Kartini felt disconnected from those around her, the world she found herself in and the life she longed to live. “I would catch glimpses of a life that was so different than mine,” Kartini says of watching the contrast of the rich kids against the environment she was in.
She can recall passing a dead body on the side of the road, open and rotting for all to see. This was the kind of normal that became too routine, too desensitizing and too overbearing for her heart to take.
Kartini’s home and school came prepared with bullet proof doors and bars holding the windows hostage, embracing the drills that were set in place every week because of the threats that came.
Confused by the culture that surrounded her, Kartini began to read about the vastly different westernized society.

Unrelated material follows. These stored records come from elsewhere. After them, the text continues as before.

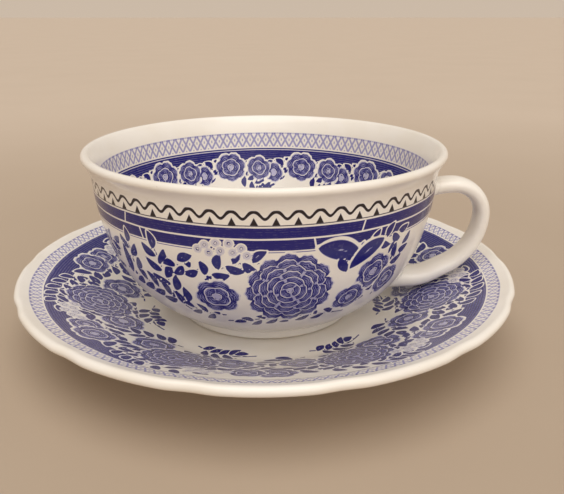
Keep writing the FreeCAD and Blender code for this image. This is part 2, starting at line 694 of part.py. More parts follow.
def make_saucer_plate():
    body = new_body("saucer_plate")
    sketch = new_sketch(body, "plate_outline")
    under = size("plate_underside")
    top = under + size("plate_thickness")
    blank = size("saucer_radius") + size("blank_margin")
    well = size("well_radius")
    curves = (size("well_curve"), size("shoulder_curve"))
    outline = Outline(sketch, (0, under))
    outline.line("underside", (well, under))
    lower_names = ("well_under", "shoulder_under", "flange_under")
    upper_names = ("well_over", "shoulder_over", "flange_over")
    rim = saucer_side(outline, (well, under), lower_names, curves, blank, True)
    outline.line("edge", (blank, rim[1] + size("plate_thickness")))
    saucer_side(outline, (well, top), upper_names, curves, blank, False)
    outline.line("floor", (0, top), smooth=True)
    outline.line("axis", (0, under))
    outline.close()
    outline.level("underside")
    outline.level("floor")
    outline.upright("axis")
    outline.upright("edge")
    outline.across("axis", "start", "axis_out", "0")
    outline.above("underside", "start", "underside_up", "sheet.plate_underside")
    outline.above("floor", "end", "floor_up", "sheet.plate_underside + sheet.plate_thickness")
    outline.across("underside", "end", "well_under_out", "sheet.well_radius")
    outline.across("floor", "start", "well_over_out", "sheet.well_radius")
    outline.across("edge", "start", "blank_out", "sheet.saucer_radius + sheet.blank_margin")
    for face in ("under", "over"):
        outline.radius("well_" + face, "well_curve_" + face, "sheet.well_curve")
        outline.radius("shoulder_" + face, "shoulder_curve_" + face, "sheet.shoulder_curve")
        outline.across("shoulder_" + face, "centre", "shoulder_" + face + "_out", "sheet.shoulder_reach")
    lower, upper = outline.segment["flange_under"][0], outline.segment["flange_over"][0]
    sketch.addConstraint(Sketcher.Constraint("Parallel", lower, upper))
    number = sketch.addConstraint(Sketcher.Constraint("Angle", lower, math.radians(size("flange_slope"))))
    sketch.renameConstraint(number, "flange_slope")
    sketch.setExpression("Constraints.flange_slope", "sheet.flange_slope * 1 deg")
    revolve(body, sketch, "plate_blank")
    doc.recompute()
    cut_round_edge(body)
    notches = cut_notches(body)
    doc.recompute()
    smoothed = body.newObject("PartDesign::Fillet", "notch_blending")
    smoothed.Base = (notches, upright_edges(notches, size("saucer_radius") - size("notch_depth")))
    smoothed.setExpression("Radius", "sheet.notch_blend")
    doc.recompute()
    rounded = body.newObject("PartDesign::Fillet", "edge_rounding")
    rounded.Base = (smoothed, rim_edges(smoothed))
    rounded.setExpression("Radius", "sheet.edge_round")
    doc.recompute()


# ---------------------------------------------------------------- the whole object

PIECES = (
    "cup_bowl",
    "cup_foot_ring",
    "cup_handle",
    "handle_upper_slip_joint",
    "handle_lower_slip_joint",
    "saucer_plate",
    "saucer_foot_ring",
)

make_cup_bowl()
make_cup_foot_ring()
make_handle()
make_slip_joints()
make_saucer_plate()
make_saucer_foot_ring()
doc.recompute()

for item in doc.Objects:
    if "Invalid" in item.State or "Error" in item.State:
        raise RuntimeError("failed: %s %s" % (item.Label, item.State))

for piece in PIECES:
    shape = doc.getObject(piece).Shape
    if shape.isNull() or not shape.isValid() or len(shape.Solids) != 1:
        raise RuntimeError("not one sound solid: " + piece)

os.makedirs("parts", exist_ok=True)
for piece in PIECES:
    shape = doc.getObject(piece).Shape
    shape.exportStep("parts/%s.step" % piece)
    print("%-26s %9.1f mm3" % (piece, shape.Volume))
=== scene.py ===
import math

import bpy
import numpy as np
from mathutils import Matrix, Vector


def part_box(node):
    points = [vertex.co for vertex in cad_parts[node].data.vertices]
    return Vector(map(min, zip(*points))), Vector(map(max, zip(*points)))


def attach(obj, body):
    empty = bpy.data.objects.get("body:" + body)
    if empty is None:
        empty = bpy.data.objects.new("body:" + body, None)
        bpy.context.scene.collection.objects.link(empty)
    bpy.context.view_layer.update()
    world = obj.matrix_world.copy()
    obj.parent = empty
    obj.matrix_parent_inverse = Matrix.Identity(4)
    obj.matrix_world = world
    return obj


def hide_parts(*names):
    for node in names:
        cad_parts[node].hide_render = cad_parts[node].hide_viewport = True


# A blue and white teacup on its saucer. Lengths are millimetres until a mesh is made, and angles are
# degrees unless a name says turn. The origin is the centre of the saucer's foot plane, +Z is up and the
# handle points along +X, so the front is at -Y.

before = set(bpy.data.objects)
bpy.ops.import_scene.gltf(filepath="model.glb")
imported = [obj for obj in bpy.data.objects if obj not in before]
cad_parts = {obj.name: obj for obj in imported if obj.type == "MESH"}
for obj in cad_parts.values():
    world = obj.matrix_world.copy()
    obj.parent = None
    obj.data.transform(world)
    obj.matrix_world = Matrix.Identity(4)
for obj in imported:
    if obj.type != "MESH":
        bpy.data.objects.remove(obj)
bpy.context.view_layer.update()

MM = 0.001
TURN = 2 * math.pi


def node_size(node):
    """Outer reach along +X, lowest and highest z of a CAD node, in millimetres."""
    low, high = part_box(node)
    return high.x / MM, low.z / MM, high.z / MM


# ---------------------------------------------------------------- sizes

RIM, BOWL_LOW, RIM_TOP = node_size("cup_bowl")
CUP_FOOT_OUT, CUP_FOOT, _ = node_size("cup_foot_ring")
SAUCER_FOOT_OUT, SAUCER_FOOT, SAUCER_FOOT_TOP = node_size("saucer_foot_ring")
HANDLE_OUT = node_size("cup_handle")[0]
SAUCER_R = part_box("saucer_plate")[1].y / MM
PLATE_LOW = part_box("saucer_plate")[0].z / MM

# The cup. LIP is the radius of its rounded rim, and the wall is twice as thick.
LIP = 1.2
THICK = 2 * LIP
LIP_CENTRE = (RIM - LIP, RIM_TOP - LIP)
BASE = (27.75, BOWL_LOW)
BELLY = (47.2, CUP_FOOT + 25.0)
THROAT = (50.7, CUP_FOOT + 44.0)
BOWL_TURN = 38.0
INNER_FLOOR = CUP_FOOT + 6.0
INNER_BELLY = CUP_FOOT + 25.74
CUP_FOOT_IN = 23.8
COVE = 1.9
COVE_REACH = 1.5
PRINT_FROM = -50
LIP_TOP = 50

# The saucer. EDGE_ROUND sets where each face ends; saucer_edge then rounds right across between them.
PLATE = 2.8
WELL = 36.0
WELL_CURVE = 12.0
SHOULDER_REACH = 46.0
FLANGE_SLOPE = 22.5
EDGE_ROUND = 1.3
LOBES = 14
NOTCH = 0.45
NOTCH_HALF_WIDTH = 7.0
NOTCH_FADE = 16.0
SAUCER_FOOT_IN = 37.2

# ---------------------------------------------------------------- outlines


def arc(centre, radius, start, end, step):
    """Points of an arc from one angle to another, in degrees, about a step apart."""
    count = max(2, math.ceil(abs(math.radians(end - start)) * radius / step))
    angles = np.radians(np.linspace(start, end, count + 1))
    return [(centre[0] + radius * math.cos(a), centre[1] + radius * math.sin(a)) for a in angles]


def line(start, end, step):
    count = max(1, math.ceil(math.dist(start, end) / step))
    shares = np.linspace(0, 1, count + 1)
    return [(start[0] + t * (end[0] - start[0]), start[1] + t * (end[1] - start[1])) for t in shares]


def chain(*runs):
    """Runs of points joined end to end, with each shared point kept once."""
    points = list(runs[0])
    for run in runs[1:]:
        points += run[1:] if math.dist(points[-1], run[0]) < 1e-4 else run
    return points


def closed(*runs):
    """Runs joined into a loop. The last point is the first one again, so it is left out."""
    return chain(*runs)[:-1]


def angle_of(centre, point):
    return math.degrees(math.atan2(point[1] - centre[1], point[0] - centre[0]))


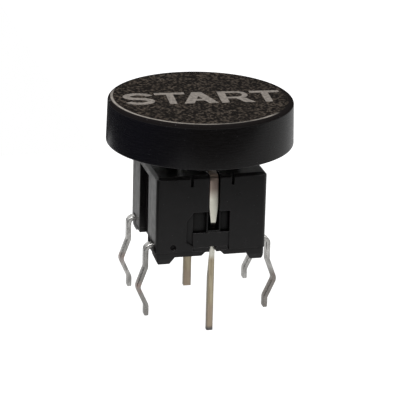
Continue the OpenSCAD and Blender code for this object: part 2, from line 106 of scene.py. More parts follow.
# Mesh clean-up: distances in millimetres and angles in degrees
CAD_MERGE = 0.0004
SWEEP_MERGE = 0.0005
FLAT_ANGLE = 0.6
BEVEL_ANGLE = 32
CAP_SHARP = 35
LEG_SHARP = 50


# Camera
def place_camera():
    """Sets the camera where the photograph's was, in degrees, millimetres and picture points."""
    azimuth, elevation, roll = math.radians(-14.458), math.radians(19.936), math.radians(1.512)
    distance, aim_right, aim_up, picture_focal = 215.583, 0.1696, 4.139, 2392.62
    picture_width, sensor = 400, 36
    side = Vector((math.cos(azimuth), math.sin(azimuth), 0))
    back = Vector((math.sin(azimuth) * math.cos(elevation), -math.cos(azimuth) * math.cos(elevation),
                   math.sin(elevation)))
    up = back.cross(side)
    right = side * math.cos(roll) + up * math.sin(roll)
    above = up * math.cos(roll) - side * math.sin(roll)
    eye = (side * aim_right + Vector((0, 0, aim_up)) + back * distance) * MM
    data = bpy.data.cameras.new("camera")
    data.lens = picture_focal / picture_width * sensor
    data.sensor_width = sensor
    data.clip_start, data.clip_end = 0.001, 10
    camera = linked("camera", data)
    camera.matrix_world = Matrix.Translation(eye) @ Matrix((right, above, back)).transposed().to_4x4()
    scene.camera = camera


# What the tools below take as none and as full: of an edge, by how far its rounded normal still goes
# along the flat one, and of openness, by the share of rays that get away. Each sends out this many rays
FLAT_TO_EDGE = (0.995, 0.86)
SHUT_TO_OPEN = (0.45, 0.95)
SHADER_RAYS = 8


# Small tools for node trees
class Tree:
    """A node tree, with short calls for the nodes that the finishes here share."""

    def __init__(self, node_tree):
        self.nodes, self.links = node_tree.nodes, node_tree.links
        self.nodes.clear()

    def add(self, kind, **settings):
        node = self.nodes.new(kind)
        for key, value in settings.items():
            setattr(node, key, value)
        return node

    def link(self, source, target):
        self.links.new(source, target)

    def feed(self, socket, value):
        """Links a node's output to a socket, or writes a value there. A colour gets its alpha."""
        if isinstance(value, bpy.types.NodeSocket):
            self.link(value, socket)
        elif isinstance(value, tuple):
            socket.default_value = (*value, 1)[:len(socket.default_value)]
        else:
            socket.default_value = value

    def put(self, node, **values):
        """Feeds a node's sockets by their names, with _ for a space."""
        for key, value in values.items():
            self.feed(node.inputs[key.replace("_", " ")], value)
        return node

    def place(self, stretch=None):
        """The point on the piece, with each of its axes stretched where a stretch is given."""
        point = self.add("ShaderNodeTexCoord").outputs["Object"]
        if stretch is None:
            return point
        return self.put(self.add("ShaderNodeMapping"), Vector=point, Scale=stretch).outputs["Vector"]

    def noise(self, size, detail=4, roughness=0.55, stretch=None):
        """Noise whose blotches are about size millimetres across."""
        node = self.add("ShaderNodeTexNoise")
        self.put(node, Vector=self.place(stretch), Scale=1 / (size * MM), Detail=detail, Roughness=roughness)
        return node.outputs["Fac"]

    def ramp(self, source, low, high, from_value=0.0, to_value=1.0):
        """Goes from one value to another as the source goes from low to high, and is level beyond."""
        node = self.add("ShaderNodeMapRange", clamp=True)
        self.put(node, Value=source, From_Min=low, From_Max=high, To_Min=from_value, To_Max=to_value)
        return node.outputs["Result"]

    def between(self, source, low, high, from_value=0.0, to_value=1.0):
        """A ramp whose ends are places in millimetres."""
        return self.ramp(source, low * MM, high * MM, from_value, to_value)

    def choose(self, mask, without, within):
        """One value where the mask is 0 and the other where it is 1."""
        return self.ramp(mask, 0.0, 1.0, without, within)

    def reckon(self, operation, *values):
        """The result of a Math node."""
        node = self.add("ShaderNodeMath", operation=operation)
        for socket, value in zip(node.inputs, values):
            self.feed(socket, value)
        return node.outputs[0]

    def times(self, product, *others):
        """All the given values multiplied."""
        for other in others:
            product = self.reckon("MULTIPLY", product, other)
        return product

    def size_of(self, value):
        """The value without its sign."""
        return self.reckon("ABSOLUTE", value)

    def dot(self, first, second):
        """How far the first goes along the direction of the second."""
        node = self.add("ShaderNodeVectorMath", operation="DOT_PRODUCT")
        self.feed(node.inputs[0], first)
        self.feed(node.inputs[1], second)
        return node.outputs["Value"]

    def part(self, vector, letter):
        """The X, Y or Z of a vector."""
        return self.put(self.add("ShaderNodeSeparateXYZ"), Vector=vector).outputs[letter]

    def axis(self, letter):
        """The X, Y or Z of the point on the piece, in metres."""
        return self.part(self.place(), letter)

    def toward(self, way):
        """How far the point lies along a fixed direction, in metres."""
        return self.dot(self.place(), way)

    def blend(self, amount, first, second):
        """The first colour where the amount is 0 and the second where it is 1."""
        node = self.add("ShaderNodeMix", data_type="RGBA")
        for place, value in ((0, amount), (6, first), (7, second)):
            self.feed(node.inputs[place], value)
        return node.outputs[2]

    def bump(self, height, depth, strength=1.0, below=None):
        """Relief of a depth in millimetres, over other relief where that is given."""
        node = self.put(self.add("ShaderNodeBump"), Height=height, Strength=strength, Distance=depth * MM)
        if below is not None:
            self.put(node, Normal=below)
        return node.outputs["Normal"]

    def rounded(self, radius):
        """Normals that run smoothly over sharp edges, as if these had this radius in millimetres."""
        node = self.put(self.add("ShaderNodeBevel", samples=SHADER_RAYS), Radius=radius * MM)
        return node.outputs["Normal"]

    def edges(self, radius):
        """How near a point lies to an edge: 0 on flat ground, towards 1 on the edge itself."""
        flat = self.add("ShaderNodeNewGeometry").outputs["True Normal"]
        return self.ramp(self.dot(self.rounded(radius), flat), *FLAT_TO_EDGE)

    def openness(self, reach):
        """1 in the open, towards 0 in crevices narrower than the reach in millimetres."""
        node = self.put(self.add("ShaderNodeAmbientOcclusion", samples=SHADER_RAYS), Distance=reach * MM)
        return self.ramp(node.outputs["AO"], *SHUT_TO_OPEN)

    def joined(self, kind, first, second, amount=None):
        """Two shaders in a Mix or Add node."""
        node = self.add(kind)
        if amount is not None:
            self.feed(node.inputs[0], amount)
        self.feed(node.inputs[-2], first)
        self.feed(node.inputs[-1], second)
        return node.outputs[0]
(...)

She says,“What their day to day life was wasn’t like mine, and I was really confused why that was not so.”
When she moved back to Indonesia and attended boarding school, Kartini was introduced to Christianity.
A family of fundamentalist Christians just so happened to be Kartini’s dorm parents during her time at the boarding school. She accepted Christ into her life, but under the influence of loneliness and religious expectations. Her dorm parents were very strict in their thinking and their non-acceptance of people and differentiating views.
As a new Christian, Kartini longed to learn love, but the influences that surrounded her, especially the dorm parents who introduced her to faith, force fed her their thoughts and beliefs, never truly allowing for a personal relationship with Christ to develop. “While I will be eternally grateful for my former dorm parents introducing me to the overwhelming love of Christ,” she says, “I do notice that looking back I was a little too naive.”
With nothing up for discussion, the things her dorm parents taught her became her personal truth. Kartini had no sense of allowance to explore who she was or who she wanted to be. “I felt as if I wasn’t in a safe space to question any beliefs or struggle with any doubts I may have had,” she says.
The anxiety, depression and self-hatred that she experienced only worsened, and her faith influencers reiterated that if she truly loved God, these struggles shouldn’t be a problem for her. “I took that to heart,” says Kartini. “I’m still trying to get over that and reset my worldview.” This is the “truth” she began to embody.
From struggling immensely with relationships to molestation, constantly growing up in a violent society with inappropriate sexual overtones, Kartini was searching for something more; she just didn’t know what “more” was or where to even begin to look.
Confused with what she wanted to do with her life after high school, her father suggested that she attend hotel management school. Although it wasn’t her passion, because she felt as if there was nothing else for her in the present, she went.
Living and training in a castle in Switzerland, she studied management for a semester before realizing that she wasn’t being fulfilled, and depression began to really take over. “I was always known as the weirdo who didn’t want to be there,” Kartini says. “I didn’t fit in.”
Hoping and praying for something more, she relied on the prospect of going to AU, the only school she applied to, per the connection she had with Dominic Martin’s parents, who had a connection to Anderson. Martin attended the same school as Kartini, and as she began to think about a future that she was excited about, his parents influenced her decision to apply.
“It felt right,” Kartini says. She left hotel management school in hopes of finding more of herself in America, bettering her relationship with Christ and figuring out what she was passionate about.
Taking a leap of faith, Kartini came to AU and began to wrap her mind around a different educational standing and social stature. An English and psychology major with a minor in history, she found niches that allowed her to expand her horizons and learn more about who she has so incredibly longed to become.
With stories to tell and a lifetime to recall, Kartini dreams of being an author and telling her own testimonies of cultural differences that are sparsely spoken and of the stories that are in desperate need to be heard.
God is tugging on her heart, opening doors for new relations and unhinging the fears and trials that she has deeply felt for so long.
Knowing of God’s love and aware of his presence, she longs to find more of him and truly embrace the plan he has for her life, a plan of growth and a plan of healing.
“A lot of me is grappling with grace and everlasting love,” Kartini says. “I feel as if I’m not worthy of it, but I’m getting it anyway. It’s a process.”